Competition in cloud data management is intensifying. Databricks, a private company rapidly building enterprise data platform capabilities, represents a genuine competitive challenge. Microsoft (Nasdaq: MSFT) and Google (NASDAQ: GOOGL) continue investing aggressively in their own data and AI platform offerings. Maintaining differentiation in this environment requires continuous product investment and execution that never entirely eliminates competitive risk.

For the leveraged ETF specifically, the amplification of losses is the most immediate consideration. A 20% correction in SNOW, which would be entirely ordinary following an 88% monthly gain, translates to approximately a 40% loss in the leveraged product over the same period. Volatility decay adds further drag during any period of choppy price action surrounding that correction.

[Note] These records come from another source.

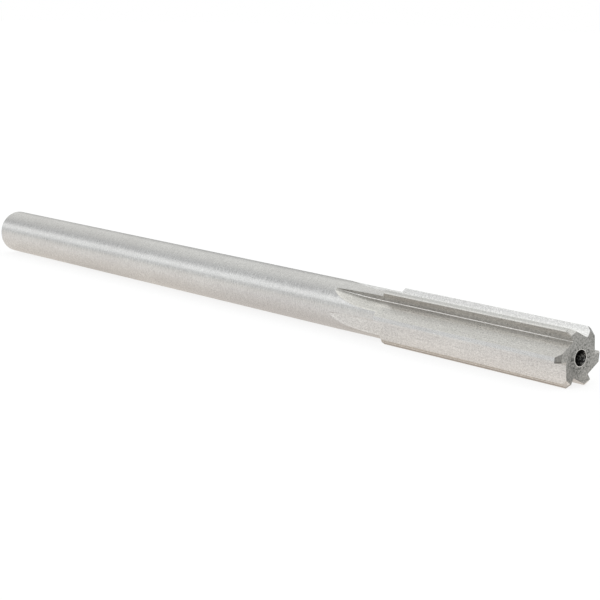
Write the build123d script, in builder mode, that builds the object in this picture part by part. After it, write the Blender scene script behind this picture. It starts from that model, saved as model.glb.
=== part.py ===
"""Straight-shank chucking reamer with straight flutes, for right-hand cutting.

The tool is one solid piece of ground high-speed steel. Its axis is X, from the middle of the
shank's end face at X = 0 to the cutting end, and it lies on a flat surface with +Z up.
"""
import os
from math import atan2, cos, degrees, radians, sin, tan

from build123d import *

# Turned and ground blank, in millimetres and degrees
cutting_diameter = 11.11
shank_diameter = 9.474
overall_length = 177.8
cutting_length = 44.45
step_angle = 60
shank_end_rounding = 0.5

# Centre holes in both ends, which held the tool while it was ground
centre_mouth_diameter = 2.8
centre_pilot_diameter = 1.25
centre_cone_angle = 60
centre_pilot_length = 1.5
drill_point_angle = 118

# Flutes: the bevelled corner of a tilted wheel grinds the cutting face and the flute's floor
tooth_count = 6
flute_floor_height = 3.57
flute_root_radius = 0.18
flute_overrun = 1.95
wheel_radius = 55
wheel_tilt = 20

# Lands: a narrow cylindrical margin behind each cutting edge, then a flat relief
margin_width = 0.32
land_relief_angle = 8

# Lead: the slanted cutting edges at the front, each with a flat relief behind it
lead_length = 0.8
lead_angle = 45
lead_relief_angle = 7

# How far a cut reaches past the metal that it removes
cut_clearance = 1.0

tool_radius = cutting_diameter / 2
shank_radius = shank_diameter / 2
step_top = overall_length - cutting_length
step_foot = step_top - (tool_radius - shank_radius) / tan(radians(step_angle))
tooth_pitch = 360 / tooth_count


def across(angle):
    """Unit vector across the tool's axis, turned from +Y towards +Z."""
    return Vector(0, cos(radians(angle)), sin(radians(angle)))


# The first tooth has its cutting edge at +Y, its flute above it and its land below it. The
# relief of the land starts where the margin ends and meets the next flute's floor at the heel.
margin_angle = degrees(margin_width / tool_radius)
margin_end = across(-margin_angle) * tool_radius
relief_normal = across(-margin_angle - land_relief_angle)
relief_run = across(-margin_angle - land_relief_angle - 90)
floor_normal = across(-tooth_pitch)
relief_width = (flute_floor_height - margin_end.dot(floor_normal)) / relief_run.dot(floor_normal)
heel = margin_end + relief_run * relief_width

# The tool lies on the cutting edge of one tooth and the heel of the next one. The chord
# between the two is level once the first tooth is turned by this angle.
chord = heel.rotate(Axis.X, tooth_pitch) - across(0) * tool_radius
resting_turn = -degrees(atan2(chord.Z, chord.Y))

# Half outline of the blank: along its outside, then back through both centre holes
mouth_radius = centre_mouth_diameter / 2
pilot_radius = centre_pilot_diameter / 2
cone_depth = (mouth_radius - pilot_radius) / tan(radians(centre_cone_angle / 2))
pilot_depth = cone_depth + centre_pilot_length
point_depth = pilot_depth + pilot_radius / tan(radians(drill_point_angle / 2))
centre_hole = [
    (0, mouth_radius),
    (cone_depth, pilot_radius),
    (pilot_depth, pilot_radius),
    (point_depth, 0),
]
blank_outline = [
    (0, shank_radius),
    (step_foot, shank_radius),
    (step_top, tool_radius),
    (overall_length, tool_radius),
]
blank_outline += [(overall_length - depth, radius) for depth, radius in centre_hole]
blank_outline += reversed(centre_hole)

# The wheel runs from the front end to here, and the flute's end keeps the curve of its rim.
# The wheel leans away from the cutting face, so the flute's end drifts towards the floor.
wheel_stop = step_top - flute_overrun
flute_root = Vector(wheel_stop, flute_floor_height, 0)
wheel_spindle = Axis(flute_root + across(wheel_tilt) * wheel_radius, across(wheel_tilt - 90))
flute_top = tool_radius + cut_clearance

# The lead's cutting edge runs from its back corner on the margin down to the front face
lead_corner = Vector(overall_length - lead_length, tool_radius, 0)
lead_drop = lead_length * tan(radians(lead_angle))
lead_edge = Vector(lead_length, -lead_drop, 0)
lead_normal = Vector(lead_drop, lead_length, 0).normalized() * cos(radians(lead_relief_angle))
lead_normal -= Vector(0, 0, 1) * sin(radians(lead_relief_angle))
lead_breadth = margin_width + relief_width + lead_drop + cut_clearance

# All the metal that is ground away at one tooth
with BuildPart() as tooth_cut:
    with BuildSketch(Plane.YZ.offset(wheel_stop)) as wheel_corner:
        with Locations((flute_floor_height, 0)):
            Rectangle(flute_top - flute_floor_height, flute_top, align=Align.MIN)
        fillet(wheel_corner.vertices().sort_by_distance((flute_floor_height, 0))[0], flute_root_radius)
    extrude(amount=overall_length - wheel_stop + cut_clearance)
    revolve(wheel_corner.sketch, axis=wheel_spindle, revolution_arc=90)

    with BuildSketch(Plane.YZ.offset(step_foot)):
        past_heel = relief_run * (relief_width + cut_clearance)
        relief_corners = [
            margin_end,
            margin_end + past_heel,
            margin_end + past_heel + relief_normal * cut_clearance,
            margin_end + relief_normal * cut_clearance,
        ]
        Polygon(*[(corner.Y, corner.Z) for corner in relief_corners], align=None)
    extrude(amount=overall_length - step_foot + cut_clearance)

    with BuildSketch(Plane(lead_corner, x_dir=lead_edge, z_dir=lead_normal)):
        with Locations((-cut_clearance, -cut_clearance)):
            Rectangle(
                lead_edge.length + 2 * cut_clearance,
                lead_breadth + cut_clearance,
                align=Align.MIN,
            )
    extrude(amount=lead_length)

with BuildPart() as reamer:
    with BuildSketch(Plane.XZ) as blank:
        with BuildLine():
            Polyline(*blank_outline, close=True)
        make_face()
        fillet(blank.vertices().sort_by_distance((0, shank_radius))[0], shank_end_rounding)
    revolve(axis=Axis.X)
    with Locations(*[Rotation(X=resting_turn + tooth * tooth_pitch) for tooth in range(tooth_count)]):
        add(tooth_cut.part, mode=Mode.SUBTRACT)

reamer.part.label = "reamer"
os.makedirs("parts", exist_ok=True)
export_step(reamer.part, "parts/reamer.step")
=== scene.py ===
"""Looks of the chucking reamer: ground steel, a white table and soft studio light."""
import math

import bmesh
import bpy
from mathutils import Matrix, Vector


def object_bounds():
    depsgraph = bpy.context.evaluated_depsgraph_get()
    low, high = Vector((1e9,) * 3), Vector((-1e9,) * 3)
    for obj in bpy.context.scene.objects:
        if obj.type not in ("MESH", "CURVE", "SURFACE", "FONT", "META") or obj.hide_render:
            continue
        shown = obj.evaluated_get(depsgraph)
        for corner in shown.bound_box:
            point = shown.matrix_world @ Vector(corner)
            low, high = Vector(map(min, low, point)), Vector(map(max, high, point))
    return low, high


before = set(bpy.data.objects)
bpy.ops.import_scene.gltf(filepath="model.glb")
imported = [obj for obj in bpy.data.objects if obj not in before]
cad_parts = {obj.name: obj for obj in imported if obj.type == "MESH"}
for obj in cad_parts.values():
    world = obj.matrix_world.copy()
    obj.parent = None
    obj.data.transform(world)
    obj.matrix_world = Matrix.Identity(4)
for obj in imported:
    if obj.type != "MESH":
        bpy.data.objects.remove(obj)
cad_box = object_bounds()

# The scene is in metres, so a length for it is given as millimetres times MM. The two materials
# turn places into millimetres instead, and lengths without MM are for them.
MM = 0.001

# Camera, fitted to the photograph: azimuth is turned from +X towards +Y
CAMERA_AZIMUTH = math.radians(-40.40)
CAMERA_ELEVATION = math.radians(9.94)
CAMERA_ROLL = math.radians(1.46)
CAMERA_DISTANCE = 335.6 * MM
CAMERA_TARGET = Vector((106.21, 0.0, -1.07)) * MM
CAMERA_LENS = 102.73
SENSOR_WIDTH = 36.0
CLIP_START = 10 * MM

# The tool, along its axis from the shank's end and out from the axis
TOOL_LENGTH = cad_box[1].x / MM
SHANK_RADIUS = 4.737
TOOL_RADIUS = 5.555
FLUTE_START = 120.5
STEP_FOOT = 132.88
STEP_TOP = 133.35
STEP_LENGTH = STEP_TOP - STEP_FOOT
ROUNDING_REACH = 0.6
CENTRE_HOLE_RADIUS = 1.4
CENTRE_HOLE_REACH = 4.0

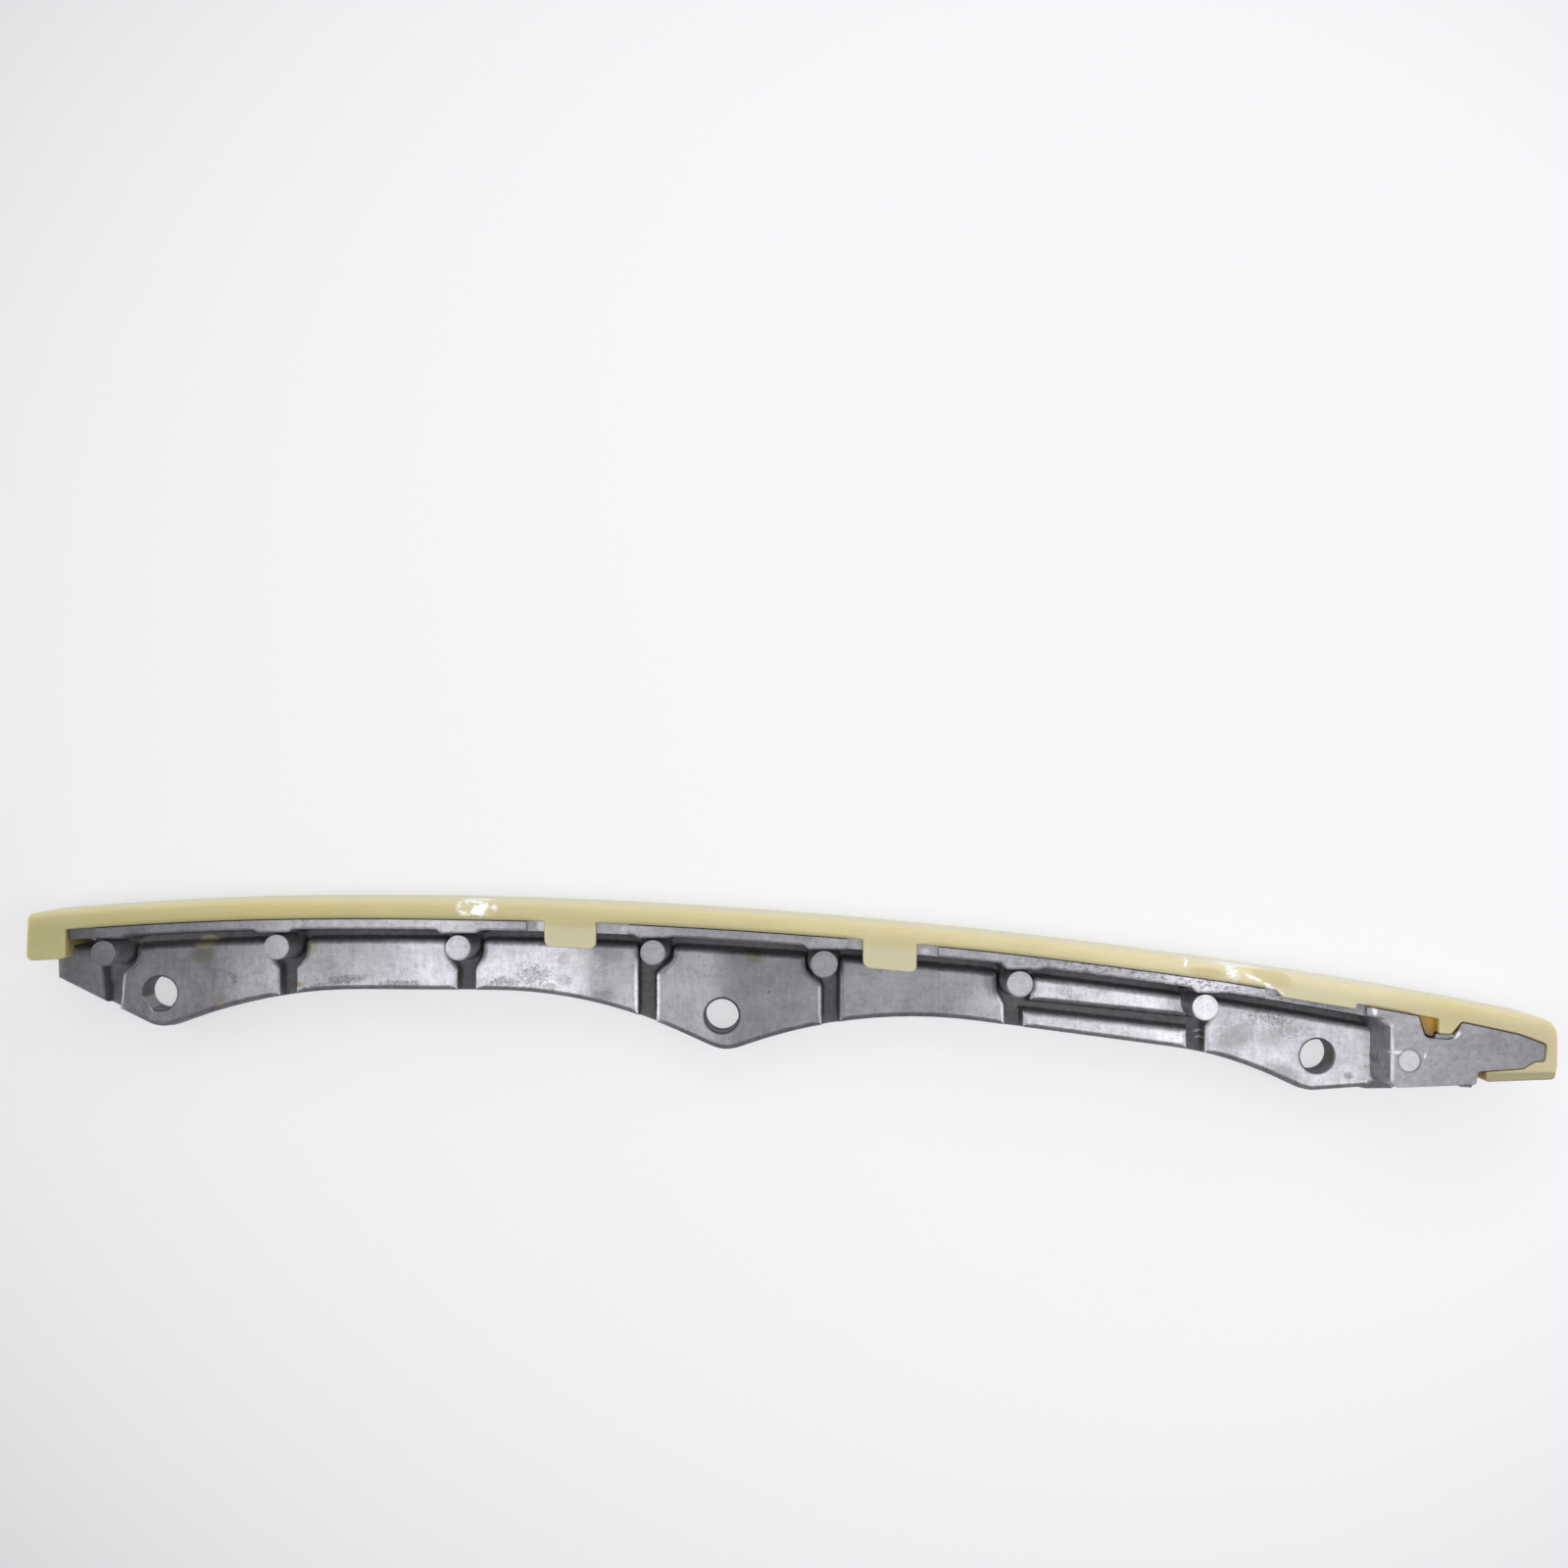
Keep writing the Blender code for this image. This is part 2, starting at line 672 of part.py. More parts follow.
def slipper_cutters(back, front):
    """Cutters that leave the clips, the lug and the left hook only as thick as they are."""
    inside = front - CLIP_THICK
    zones = [(left - 0.5, right + 0.5, drop + OVER, back + CLIP_THICK) for left, right, drop in CLIPS]
    zones.append((KEY_LUG[0] - 0.3, KEY_LUG[1] + 0.3, 3.0, back - OVER))
    cutters = []
    for i, (left, right, drop, z0) in enumerate(zones):
        lower = [(x, seat(x) - drop) for x in stations(left, right)]
        upper = [(x, underside(x) - 0.05) for x in stations(right, left)]
        cutters.append(prism(f"clip_gap_{i}", lower + upper, z0, inside))
    left, right = SLIPPER_LEFT - OVER, FLANGE_LEFT + OVER
    low, high = HOOK_BOTTOM - 2.0 * OVER, HOOK_REAR_BOTTOM
    hook = [(left, low), (right, low), (right, high), (left, high)]
    cutters.append(prism("hook_gap", hook, back - OVER, front - HOOK_DEPTH))
    return cutters


def barbs(front):
    """A wedge behind each front clip, which catches under the flange."""
    made = []
    inside = front - CLIP_THICK
    for i, (left, right, drop) in enumerate(CLIPS):
        left, right = left + BARB_INSET, right - BARB_INSET
        middle = (left + right) / 2.0
        high = flange_edge(middle) - FLANGE_DRAFT - CLEARANCE
        low = seat(middle) - drop + SMALL_ROUND
        wide = [(left, low), (right, low), (right, high), (left, high)]
        thin = [(left, high - 0.7), (right, high - 0.7), (right, high), (left, high)]
        made.append(loft(f"barb_{i}", thin, wide, inside - BARB_DEPTH, inside + CLEARANCE))
    return made


def build_slipper():
    """The nylon slipper: strip, end hooks, clips, key lug and peg."""
    back = FLANGE_BACK_Z - PROUD
    front = FLANGE_FRONT_Z + PROUD
    slipper = prism("slipper", slipper_outline(), back, front, SLIPPER_EDGE, SLIPPER_EDGE)
    combine(slipper, slipper_cutters(back, front), "DIFFERENCE")
    combine(slipper, barbs(front), "UNION")
    return slipper


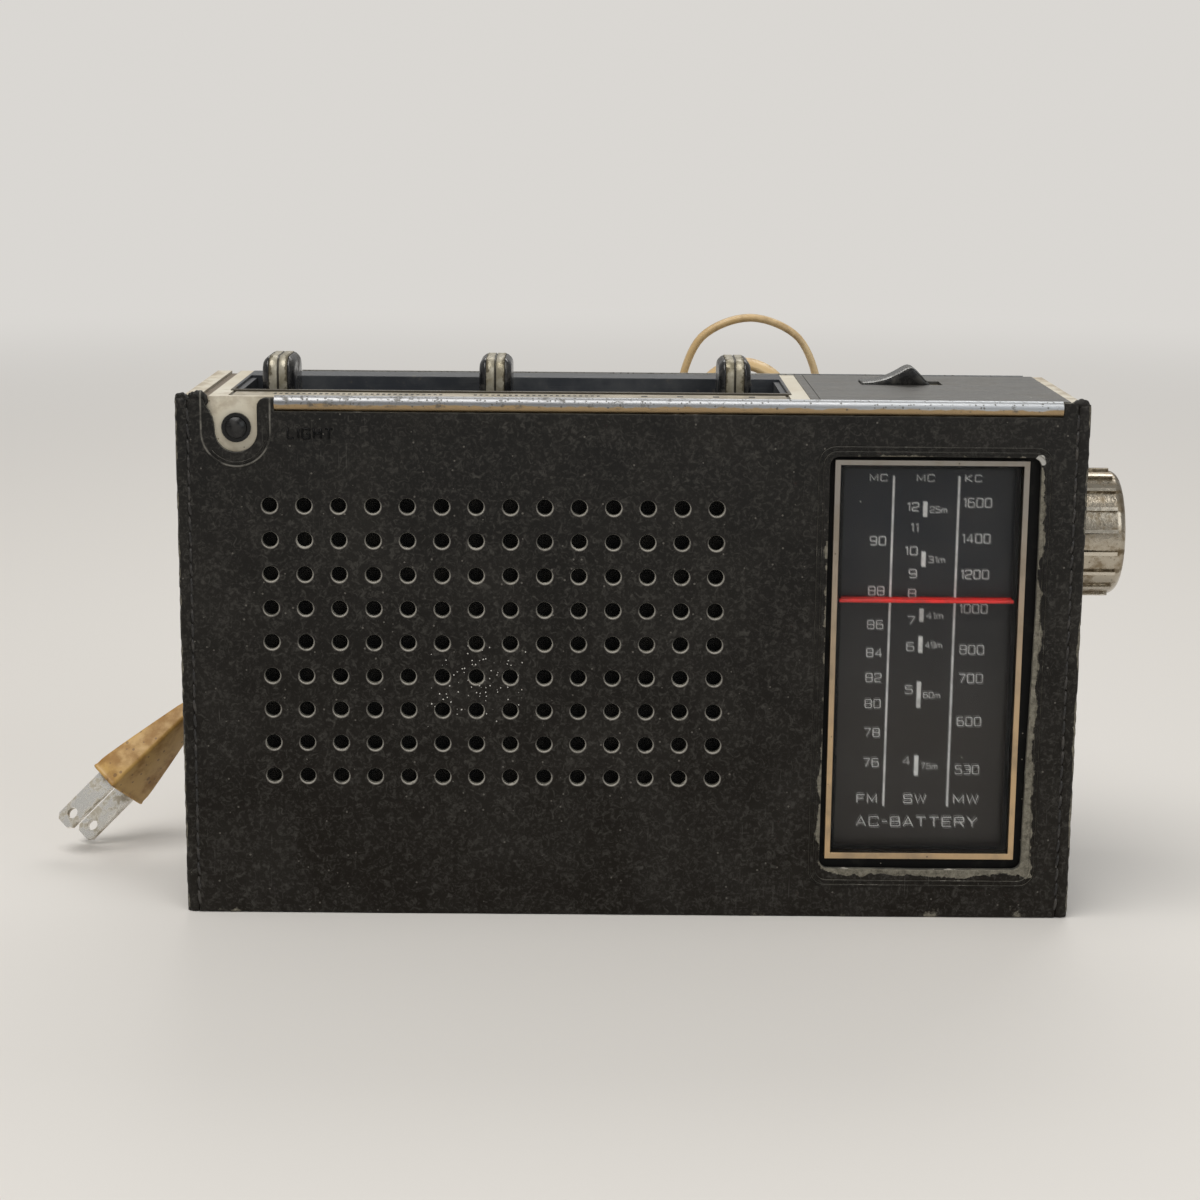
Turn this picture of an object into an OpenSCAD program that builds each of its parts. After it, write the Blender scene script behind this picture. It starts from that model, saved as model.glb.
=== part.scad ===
// Portable tabletop radio in a perforated leather case, in millimetres.
// Front faces -Y, right side is +X, up is +Z. Origin: centre of the case's base.

/* [Case] */
// Width of the leather case
case_w = 236; // [228:1:250]
// Depth of the leather case
case_d = 64; // [62:1:72]
// Height of the leather case
case_h = 139; // [136:1:150]
// Thickness of the leather
leather_t = 1.8; // [1.2:0.1:2.2]
// Rounding of the case's upright corners
edge_r = 1.6; // [0.8:0.1:1.7]
// Gap between leather and cabinet
case_fit = 0.2; // [0.1:0.05:0.4]

/* [Perforations] */
// Diameter of each hole punched in the leather
hole_d = 4; // [3:0.1:5]
// Spacing of the holes across
hole_pitch_x = 8.92; // [7:0.01:9]
// Spacing of the holes up
hole_pitch_z = 9.05; // [7:0.01:9.1]
// First column of holes, from the case's left side
field_left = 24; // [23:0.1:26]
// Last column of holes, from the dial frame
field_right = 30.4; // [28:0.1:34]
// Lowest row of holes above the table
field_low = 38.2; // [36:0.1:42]
// Highest row of holes below the case's top edge
field_drop = 28.4; // [26:0.1:32]
// Margin of the speaker window round the holes
window_margin = 3; // [2:0.1:3.4]
// Margin of the speaker board round its window
board_margin = 1.8; // [1:0.1:2]

/* [Cabinet] */
// Wall of the moulded cabinet
cab_wall = 2.2; // [1.6:0.1:2.6]
// Seam between the cabinet's halves, behind the middle
split_y = 6; // [5:0.5:8]
// Thickness of the top deck
deck_t = 2.4; // [2:0.1:3]
// Step from the case's top edge down to the deck
deck_drop = 0.4; // [0.2:0.1:0.8]
// Radius of the screw bosses
boss_r = 4; // [3.4:0.1:4.4]
// Radius of the cabinet screws
screw_r = 1.25; // [1:0.05:1.5]

/* [Trim bars] */
// Height of the bright bars along the top edges
bar_h = 4; // [3:0.1:4.6]
// How far a bar stands in front of the cabinet
bar_d = 2.3; // [2:0.1:2.8]
// Left end of the front bar, from the case's left side
bar_inset_l = 25.6; // [22:0.1:30]
// Right end of both bars, from the case's right side
bar_inset_r = 7.2; // [5:0.1:12]

/* [Light button] */
// Button centre from the case's left side
button_inset = 15.7; // [15.2:0.1:16.5]
// Button centre below the case's top edge
button_drop = 8.4; // [8:0.1:9]
// Radius of the button cap
button_r = 2.75; // [2.2:0.05:3]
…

Position sizing that accounts for these amplified risks is the minimum standard of responsible engagement with this instrument.

Who This ETF Is and Is Not For

The T-REX 2X Long SNOW Daily Target ETF is appropriate for traders who have a specific, near-term bullish view on Snowflake, a genuine understanding of daily rebalancing mechanics and volatility decay, a defined maximum loss established before the position is opened, and the discipline to exit promptly when the thesis changes or the loss limit is reached.

It is not appropriate for long-term investors who believe in Snowflake's multi-year agentic AI data infrastructure story and want sustained exposure to that theme. For those investors, direct ownership of SNOW shares is the correct instrument. The daily rebalancing structure of the leveraged ETF will work against a long-term holder through any period of normal volatility, producing results that diverge significantly from twice the stock's long-term return.

Following an 88% monthly gain, the temptation to reach for leveraged exposure is understandable. The mathematics of leveraged ETFs make that temptation particularly dangerous at precisely these moments.